Stated task → Copy each line that holds "None".

Recorded information →
________________

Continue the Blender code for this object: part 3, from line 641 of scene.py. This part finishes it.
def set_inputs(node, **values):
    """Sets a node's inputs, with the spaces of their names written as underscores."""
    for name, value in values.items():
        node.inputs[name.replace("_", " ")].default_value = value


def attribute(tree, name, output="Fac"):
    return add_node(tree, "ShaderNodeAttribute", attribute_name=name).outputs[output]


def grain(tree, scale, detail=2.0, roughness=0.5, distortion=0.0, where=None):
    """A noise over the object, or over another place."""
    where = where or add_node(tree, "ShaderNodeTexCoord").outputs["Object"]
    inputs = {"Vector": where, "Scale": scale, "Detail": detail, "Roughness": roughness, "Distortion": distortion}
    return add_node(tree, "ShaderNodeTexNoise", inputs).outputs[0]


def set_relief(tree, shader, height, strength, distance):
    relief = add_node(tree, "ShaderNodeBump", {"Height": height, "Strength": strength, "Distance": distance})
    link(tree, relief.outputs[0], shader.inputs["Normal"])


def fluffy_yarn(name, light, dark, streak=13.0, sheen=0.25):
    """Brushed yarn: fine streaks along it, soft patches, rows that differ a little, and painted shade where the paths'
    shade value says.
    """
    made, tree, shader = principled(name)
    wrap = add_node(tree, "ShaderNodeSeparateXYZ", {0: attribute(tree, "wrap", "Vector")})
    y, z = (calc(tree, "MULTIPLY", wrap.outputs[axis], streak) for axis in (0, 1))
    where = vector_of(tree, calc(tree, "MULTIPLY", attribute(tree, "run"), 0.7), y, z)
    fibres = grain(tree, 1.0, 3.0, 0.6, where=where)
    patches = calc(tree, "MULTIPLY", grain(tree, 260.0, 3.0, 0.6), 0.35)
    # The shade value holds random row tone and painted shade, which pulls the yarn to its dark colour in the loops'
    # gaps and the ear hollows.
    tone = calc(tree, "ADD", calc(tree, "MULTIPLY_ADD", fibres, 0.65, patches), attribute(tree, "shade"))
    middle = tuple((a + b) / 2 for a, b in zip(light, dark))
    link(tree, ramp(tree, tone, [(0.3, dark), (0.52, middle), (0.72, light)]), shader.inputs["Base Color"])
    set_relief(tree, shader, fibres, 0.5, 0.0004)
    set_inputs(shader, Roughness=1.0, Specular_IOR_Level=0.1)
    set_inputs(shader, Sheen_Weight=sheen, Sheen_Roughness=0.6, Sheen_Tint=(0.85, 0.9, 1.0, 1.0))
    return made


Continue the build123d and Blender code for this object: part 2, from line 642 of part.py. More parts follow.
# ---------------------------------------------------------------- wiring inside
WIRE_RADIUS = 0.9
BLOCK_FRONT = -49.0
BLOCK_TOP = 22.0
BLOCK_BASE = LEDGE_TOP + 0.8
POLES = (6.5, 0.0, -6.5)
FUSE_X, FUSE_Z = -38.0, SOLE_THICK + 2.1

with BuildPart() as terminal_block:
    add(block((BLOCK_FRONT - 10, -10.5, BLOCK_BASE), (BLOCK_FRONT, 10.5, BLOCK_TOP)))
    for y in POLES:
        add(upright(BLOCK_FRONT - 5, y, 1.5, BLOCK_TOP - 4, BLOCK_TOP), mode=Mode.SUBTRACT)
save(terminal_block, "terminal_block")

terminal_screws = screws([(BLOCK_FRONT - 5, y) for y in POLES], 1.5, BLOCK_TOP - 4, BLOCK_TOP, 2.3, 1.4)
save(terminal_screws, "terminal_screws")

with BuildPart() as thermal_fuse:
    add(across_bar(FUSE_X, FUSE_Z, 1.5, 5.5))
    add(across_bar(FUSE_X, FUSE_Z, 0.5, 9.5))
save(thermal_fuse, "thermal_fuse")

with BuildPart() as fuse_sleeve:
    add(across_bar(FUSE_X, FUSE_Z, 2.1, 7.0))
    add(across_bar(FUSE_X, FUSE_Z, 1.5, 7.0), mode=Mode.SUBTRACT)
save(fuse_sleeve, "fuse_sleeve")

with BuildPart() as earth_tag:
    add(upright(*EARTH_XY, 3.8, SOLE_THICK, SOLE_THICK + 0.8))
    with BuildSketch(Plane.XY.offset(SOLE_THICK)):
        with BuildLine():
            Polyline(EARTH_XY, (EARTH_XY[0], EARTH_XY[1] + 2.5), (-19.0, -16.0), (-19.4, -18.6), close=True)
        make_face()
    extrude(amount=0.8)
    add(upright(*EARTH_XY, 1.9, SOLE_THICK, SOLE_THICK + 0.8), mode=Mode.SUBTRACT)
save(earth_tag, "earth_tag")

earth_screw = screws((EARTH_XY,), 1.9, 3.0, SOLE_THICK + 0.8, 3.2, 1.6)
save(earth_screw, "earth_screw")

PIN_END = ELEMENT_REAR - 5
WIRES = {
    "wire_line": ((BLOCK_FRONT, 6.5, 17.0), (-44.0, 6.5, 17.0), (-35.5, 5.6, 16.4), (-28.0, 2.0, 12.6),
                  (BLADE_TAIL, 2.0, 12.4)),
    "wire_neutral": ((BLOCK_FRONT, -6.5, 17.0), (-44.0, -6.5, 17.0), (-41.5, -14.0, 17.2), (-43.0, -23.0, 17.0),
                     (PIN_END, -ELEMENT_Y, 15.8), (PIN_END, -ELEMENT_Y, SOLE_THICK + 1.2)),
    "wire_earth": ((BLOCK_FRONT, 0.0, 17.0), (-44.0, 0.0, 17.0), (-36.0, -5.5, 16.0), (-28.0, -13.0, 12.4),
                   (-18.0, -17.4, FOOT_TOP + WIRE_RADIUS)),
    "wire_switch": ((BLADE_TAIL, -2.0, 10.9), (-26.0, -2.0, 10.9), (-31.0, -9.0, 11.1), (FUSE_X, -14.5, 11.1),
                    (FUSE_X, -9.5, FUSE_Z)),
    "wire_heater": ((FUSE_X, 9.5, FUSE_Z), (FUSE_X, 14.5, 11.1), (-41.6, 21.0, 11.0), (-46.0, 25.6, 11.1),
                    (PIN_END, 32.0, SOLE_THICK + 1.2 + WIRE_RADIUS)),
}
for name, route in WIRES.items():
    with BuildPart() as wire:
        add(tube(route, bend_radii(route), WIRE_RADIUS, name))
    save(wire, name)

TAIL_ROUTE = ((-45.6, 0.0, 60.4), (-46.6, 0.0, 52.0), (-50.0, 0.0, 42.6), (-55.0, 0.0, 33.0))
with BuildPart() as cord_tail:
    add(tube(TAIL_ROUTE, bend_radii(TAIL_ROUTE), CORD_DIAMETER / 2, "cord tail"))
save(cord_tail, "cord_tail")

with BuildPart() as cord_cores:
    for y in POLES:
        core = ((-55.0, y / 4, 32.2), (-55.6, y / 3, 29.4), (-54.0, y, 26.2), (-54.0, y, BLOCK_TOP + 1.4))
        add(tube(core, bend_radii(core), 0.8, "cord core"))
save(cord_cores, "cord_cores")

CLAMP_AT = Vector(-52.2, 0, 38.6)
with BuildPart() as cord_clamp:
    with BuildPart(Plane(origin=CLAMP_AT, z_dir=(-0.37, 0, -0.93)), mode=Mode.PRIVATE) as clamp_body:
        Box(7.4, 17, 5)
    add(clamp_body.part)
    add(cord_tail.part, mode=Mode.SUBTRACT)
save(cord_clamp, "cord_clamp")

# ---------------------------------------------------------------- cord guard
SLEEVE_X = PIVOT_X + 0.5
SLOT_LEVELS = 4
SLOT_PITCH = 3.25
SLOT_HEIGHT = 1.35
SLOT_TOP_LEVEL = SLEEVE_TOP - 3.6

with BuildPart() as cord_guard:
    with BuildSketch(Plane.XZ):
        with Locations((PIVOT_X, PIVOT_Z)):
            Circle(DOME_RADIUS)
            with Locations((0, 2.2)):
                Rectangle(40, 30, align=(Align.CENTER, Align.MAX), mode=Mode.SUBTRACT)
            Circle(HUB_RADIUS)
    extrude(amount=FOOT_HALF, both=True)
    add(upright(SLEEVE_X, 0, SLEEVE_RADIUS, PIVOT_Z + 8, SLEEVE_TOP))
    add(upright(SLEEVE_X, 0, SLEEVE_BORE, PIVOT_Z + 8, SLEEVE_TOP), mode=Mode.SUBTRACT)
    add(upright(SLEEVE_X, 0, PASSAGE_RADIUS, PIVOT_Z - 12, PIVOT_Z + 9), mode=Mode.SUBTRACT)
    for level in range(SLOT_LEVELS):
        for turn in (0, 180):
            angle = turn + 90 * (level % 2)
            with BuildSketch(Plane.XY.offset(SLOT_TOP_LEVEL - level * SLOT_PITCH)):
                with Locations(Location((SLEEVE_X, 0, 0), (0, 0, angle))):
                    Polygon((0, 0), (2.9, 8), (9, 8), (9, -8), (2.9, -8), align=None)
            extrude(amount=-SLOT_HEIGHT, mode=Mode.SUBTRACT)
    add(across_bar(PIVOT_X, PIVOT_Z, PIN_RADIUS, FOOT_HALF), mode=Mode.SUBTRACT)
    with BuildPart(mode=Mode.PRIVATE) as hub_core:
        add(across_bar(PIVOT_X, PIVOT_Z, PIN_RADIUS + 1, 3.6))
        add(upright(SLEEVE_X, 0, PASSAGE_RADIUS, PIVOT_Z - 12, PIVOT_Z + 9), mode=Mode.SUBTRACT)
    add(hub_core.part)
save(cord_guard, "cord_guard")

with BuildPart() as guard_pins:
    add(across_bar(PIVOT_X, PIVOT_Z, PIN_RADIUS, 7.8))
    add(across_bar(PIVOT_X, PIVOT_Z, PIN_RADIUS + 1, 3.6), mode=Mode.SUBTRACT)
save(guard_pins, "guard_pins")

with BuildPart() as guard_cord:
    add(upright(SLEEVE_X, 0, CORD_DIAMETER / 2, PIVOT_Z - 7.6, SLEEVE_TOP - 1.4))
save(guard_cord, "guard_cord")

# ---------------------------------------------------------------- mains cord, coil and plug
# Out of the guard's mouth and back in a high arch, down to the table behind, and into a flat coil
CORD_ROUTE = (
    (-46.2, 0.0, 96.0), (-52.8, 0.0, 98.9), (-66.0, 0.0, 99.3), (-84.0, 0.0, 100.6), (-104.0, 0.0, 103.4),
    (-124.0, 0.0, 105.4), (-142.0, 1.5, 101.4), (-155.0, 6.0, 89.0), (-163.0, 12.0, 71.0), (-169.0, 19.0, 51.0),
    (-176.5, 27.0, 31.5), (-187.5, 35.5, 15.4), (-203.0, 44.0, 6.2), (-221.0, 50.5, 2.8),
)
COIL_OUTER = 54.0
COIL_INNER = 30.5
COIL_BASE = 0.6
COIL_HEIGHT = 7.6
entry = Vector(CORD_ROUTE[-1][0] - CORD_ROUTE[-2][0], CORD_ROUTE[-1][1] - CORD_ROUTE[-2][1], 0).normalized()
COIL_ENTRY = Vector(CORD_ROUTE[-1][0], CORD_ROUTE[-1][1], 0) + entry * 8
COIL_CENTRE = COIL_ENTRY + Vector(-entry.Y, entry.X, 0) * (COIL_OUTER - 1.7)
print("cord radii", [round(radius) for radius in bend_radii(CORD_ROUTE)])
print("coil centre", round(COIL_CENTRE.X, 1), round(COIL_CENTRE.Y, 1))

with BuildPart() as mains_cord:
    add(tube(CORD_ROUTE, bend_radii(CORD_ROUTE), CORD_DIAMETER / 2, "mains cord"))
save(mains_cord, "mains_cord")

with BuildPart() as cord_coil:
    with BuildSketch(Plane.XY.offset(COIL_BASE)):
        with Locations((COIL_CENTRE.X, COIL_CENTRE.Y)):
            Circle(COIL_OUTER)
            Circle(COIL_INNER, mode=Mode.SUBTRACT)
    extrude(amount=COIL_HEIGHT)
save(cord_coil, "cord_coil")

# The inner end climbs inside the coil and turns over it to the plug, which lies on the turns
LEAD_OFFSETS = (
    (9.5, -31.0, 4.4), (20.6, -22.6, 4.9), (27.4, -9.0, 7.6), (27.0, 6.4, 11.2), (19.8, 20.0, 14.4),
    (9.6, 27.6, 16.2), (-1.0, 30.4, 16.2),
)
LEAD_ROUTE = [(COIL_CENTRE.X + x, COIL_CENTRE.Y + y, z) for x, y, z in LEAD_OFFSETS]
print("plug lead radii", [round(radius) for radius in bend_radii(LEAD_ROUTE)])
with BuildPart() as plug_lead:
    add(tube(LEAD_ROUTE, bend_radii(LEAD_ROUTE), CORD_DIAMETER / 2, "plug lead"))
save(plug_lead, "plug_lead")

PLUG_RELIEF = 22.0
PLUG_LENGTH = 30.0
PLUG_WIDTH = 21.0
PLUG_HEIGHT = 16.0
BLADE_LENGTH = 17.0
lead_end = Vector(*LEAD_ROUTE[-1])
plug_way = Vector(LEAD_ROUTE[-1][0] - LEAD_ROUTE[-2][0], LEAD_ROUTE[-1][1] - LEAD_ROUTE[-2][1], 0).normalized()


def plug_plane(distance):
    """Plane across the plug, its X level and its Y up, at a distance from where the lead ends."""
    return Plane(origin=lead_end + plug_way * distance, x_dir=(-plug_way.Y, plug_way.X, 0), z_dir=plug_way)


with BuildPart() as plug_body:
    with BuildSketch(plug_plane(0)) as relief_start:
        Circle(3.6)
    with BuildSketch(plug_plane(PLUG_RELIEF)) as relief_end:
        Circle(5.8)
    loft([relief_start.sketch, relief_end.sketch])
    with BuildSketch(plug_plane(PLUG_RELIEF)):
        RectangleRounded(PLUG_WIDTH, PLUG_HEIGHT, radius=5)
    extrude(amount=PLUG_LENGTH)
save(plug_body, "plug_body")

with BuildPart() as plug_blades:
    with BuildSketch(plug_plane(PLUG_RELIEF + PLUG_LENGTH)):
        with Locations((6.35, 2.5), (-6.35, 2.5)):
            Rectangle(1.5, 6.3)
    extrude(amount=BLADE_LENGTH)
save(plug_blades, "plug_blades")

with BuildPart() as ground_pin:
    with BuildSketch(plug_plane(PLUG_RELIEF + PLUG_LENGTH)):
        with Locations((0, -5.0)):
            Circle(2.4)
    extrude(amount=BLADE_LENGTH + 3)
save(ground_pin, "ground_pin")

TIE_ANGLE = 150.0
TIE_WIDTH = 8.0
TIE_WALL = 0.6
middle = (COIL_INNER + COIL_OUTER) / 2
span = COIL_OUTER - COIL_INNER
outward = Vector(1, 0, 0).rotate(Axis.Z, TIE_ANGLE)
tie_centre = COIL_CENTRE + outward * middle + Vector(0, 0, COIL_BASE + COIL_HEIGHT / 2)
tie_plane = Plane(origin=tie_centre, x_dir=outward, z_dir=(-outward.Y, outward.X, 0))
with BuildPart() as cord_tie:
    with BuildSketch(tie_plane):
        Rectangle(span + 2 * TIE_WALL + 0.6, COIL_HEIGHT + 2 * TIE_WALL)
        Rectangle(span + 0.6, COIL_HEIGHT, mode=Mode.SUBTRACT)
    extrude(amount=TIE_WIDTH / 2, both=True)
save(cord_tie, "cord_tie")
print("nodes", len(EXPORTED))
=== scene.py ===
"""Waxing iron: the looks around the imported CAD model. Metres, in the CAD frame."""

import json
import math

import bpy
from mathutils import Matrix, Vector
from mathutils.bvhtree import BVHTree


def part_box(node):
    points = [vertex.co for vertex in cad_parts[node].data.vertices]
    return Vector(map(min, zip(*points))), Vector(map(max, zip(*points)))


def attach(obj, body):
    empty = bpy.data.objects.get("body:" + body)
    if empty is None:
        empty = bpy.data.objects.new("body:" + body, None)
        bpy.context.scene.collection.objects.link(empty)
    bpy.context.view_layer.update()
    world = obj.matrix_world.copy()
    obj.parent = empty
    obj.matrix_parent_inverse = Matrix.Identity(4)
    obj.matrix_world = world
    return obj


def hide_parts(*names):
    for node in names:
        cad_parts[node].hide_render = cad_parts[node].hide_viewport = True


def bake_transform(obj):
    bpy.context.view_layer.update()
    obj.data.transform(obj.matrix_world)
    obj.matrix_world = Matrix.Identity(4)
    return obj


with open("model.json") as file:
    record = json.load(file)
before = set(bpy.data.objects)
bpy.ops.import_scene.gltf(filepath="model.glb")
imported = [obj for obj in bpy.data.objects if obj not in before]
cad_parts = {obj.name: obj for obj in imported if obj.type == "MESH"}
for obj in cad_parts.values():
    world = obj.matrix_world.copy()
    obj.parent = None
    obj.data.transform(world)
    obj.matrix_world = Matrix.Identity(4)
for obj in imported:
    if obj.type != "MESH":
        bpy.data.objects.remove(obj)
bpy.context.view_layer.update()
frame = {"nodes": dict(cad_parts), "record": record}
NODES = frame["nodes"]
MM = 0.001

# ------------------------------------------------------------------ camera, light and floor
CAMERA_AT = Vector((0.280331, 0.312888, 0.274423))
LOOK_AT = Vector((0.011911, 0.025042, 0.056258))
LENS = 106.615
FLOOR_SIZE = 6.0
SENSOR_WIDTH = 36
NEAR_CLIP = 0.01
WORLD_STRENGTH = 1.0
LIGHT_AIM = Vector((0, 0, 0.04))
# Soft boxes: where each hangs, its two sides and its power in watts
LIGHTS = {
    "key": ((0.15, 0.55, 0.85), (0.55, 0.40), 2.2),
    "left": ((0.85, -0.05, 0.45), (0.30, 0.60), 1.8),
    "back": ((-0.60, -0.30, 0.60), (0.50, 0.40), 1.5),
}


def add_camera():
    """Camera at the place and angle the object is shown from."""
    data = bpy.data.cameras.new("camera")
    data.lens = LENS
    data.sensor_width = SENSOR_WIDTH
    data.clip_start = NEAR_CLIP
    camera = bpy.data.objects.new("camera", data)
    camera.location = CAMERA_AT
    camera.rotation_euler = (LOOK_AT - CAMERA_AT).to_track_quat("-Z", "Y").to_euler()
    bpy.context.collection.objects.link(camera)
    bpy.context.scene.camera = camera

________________

The answer →
def grain(tree, scale, detail=2.0, roughness=0.5, distortion=0.0, where=None):
                    Polygon((0, 0), (2.9, 8), (9, 8), (9, -8), (2.9, -8), align=None)
    if empty is None:
        empty = bpy.data.objects.new("body:" + body, None)
    obj.parent = None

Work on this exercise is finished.